Publié le mercredi 8 juin 2022 , www.lagazettedescommunes.com

Salaires, attractivité, dégel du point d'indice et son financement... À l'orée d'un nouveau quinquennat, quelles sont les attentes, les besoins et les urgences des acteurs territoriaux ? François Deluga, président du CNFPT, Johan Theuret, cofondateur de Sens du service public, Hélène Guillet, présidente déléguée du SNDGCT et Jésus De Carlos, secrétaire général de l'Ufict CGT, ont répondu aux questions de la Gazette des communes à l'occasion d'une table ronde.

visuel La fonction publique face à la crise des vocations

Dans quel état se trouve la FP alors que débute ce nouveau quinquennat ? (1)

debat-DELUGAFrançois Deluga : Je suis assez optimiste, et en même temps très inquiet. On a vu lors de ce quinquennat des tentatives de remise en cause du statut et, d’une certaine façon, de mise en cause du service public à la française. Mais il s’achève avec une fonction publique qui progresse globalement. On a montré que le statut était adaptable durant la crise.

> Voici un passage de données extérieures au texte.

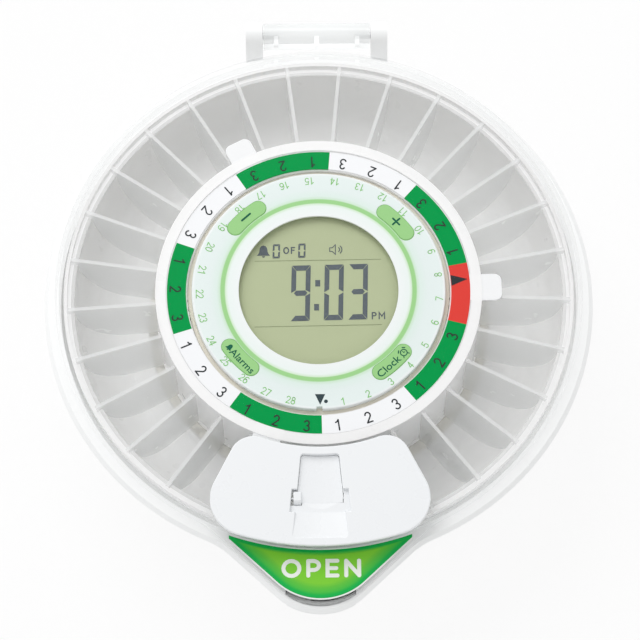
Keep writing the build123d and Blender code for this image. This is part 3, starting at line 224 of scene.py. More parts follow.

Pourtant, la situation de l’hôpital est catastrophique, les rémunérations ne sont pas à la hauteur de ce que cela devrait être. Et le président de la République ne nous a pas expliqué dans le détail son programme. On ne sait pas pour quoi la prochaine majorité va se battre. Il ne faudrait pas revenir aux errances du début de quinquennat. Nous devons, une fois pour toutes, mettre fin au new public management et au fonctionnaire bashing. En réalité, tout le reste découle de cela.

Johan Theuret : Je partage ces constats. Les métiers en tension le sont en raison d’une défaillance salariale, mais aussi du fonctionnaire bashing. Cela doit nous inciter à réfléchir. Comment attirer les jeunes générations ?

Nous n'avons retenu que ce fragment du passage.